═════ Data to process

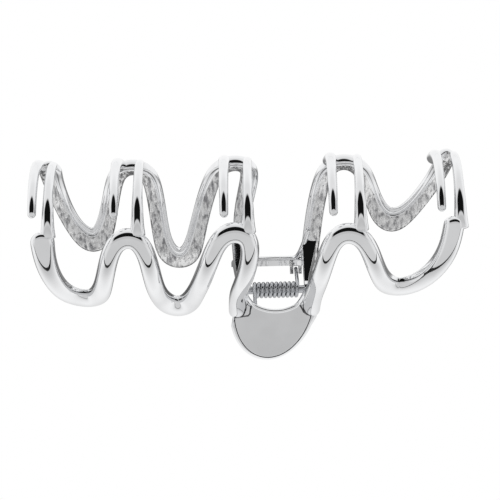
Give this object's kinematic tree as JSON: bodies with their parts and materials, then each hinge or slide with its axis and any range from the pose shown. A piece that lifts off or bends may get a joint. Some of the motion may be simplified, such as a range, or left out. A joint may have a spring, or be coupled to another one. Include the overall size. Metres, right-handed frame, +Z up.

══════════
═════ Data to process

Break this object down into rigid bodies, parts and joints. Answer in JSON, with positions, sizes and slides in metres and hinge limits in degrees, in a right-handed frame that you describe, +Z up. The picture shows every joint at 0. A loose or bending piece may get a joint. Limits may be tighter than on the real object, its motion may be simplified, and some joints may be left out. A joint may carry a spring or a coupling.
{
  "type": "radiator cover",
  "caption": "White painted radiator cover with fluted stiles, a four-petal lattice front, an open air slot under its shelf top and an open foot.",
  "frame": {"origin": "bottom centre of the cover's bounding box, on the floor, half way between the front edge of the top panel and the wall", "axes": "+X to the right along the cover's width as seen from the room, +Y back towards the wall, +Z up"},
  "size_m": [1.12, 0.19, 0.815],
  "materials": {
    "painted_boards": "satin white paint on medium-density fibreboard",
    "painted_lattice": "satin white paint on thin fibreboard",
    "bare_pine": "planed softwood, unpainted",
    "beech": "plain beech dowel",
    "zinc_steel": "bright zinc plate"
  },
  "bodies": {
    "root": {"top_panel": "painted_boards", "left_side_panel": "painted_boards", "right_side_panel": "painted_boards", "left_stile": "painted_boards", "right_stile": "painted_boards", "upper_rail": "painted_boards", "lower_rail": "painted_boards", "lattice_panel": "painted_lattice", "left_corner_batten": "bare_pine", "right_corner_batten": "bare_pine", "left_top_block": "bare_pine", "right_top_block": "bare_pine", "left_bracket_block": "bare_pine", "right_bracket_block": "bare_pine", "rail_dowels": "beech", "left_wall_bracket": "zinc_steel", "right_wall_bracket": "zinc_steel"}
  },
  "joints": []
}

══════════

From the data above, work out how many lines contain the string "joints" and reply with only the number.

2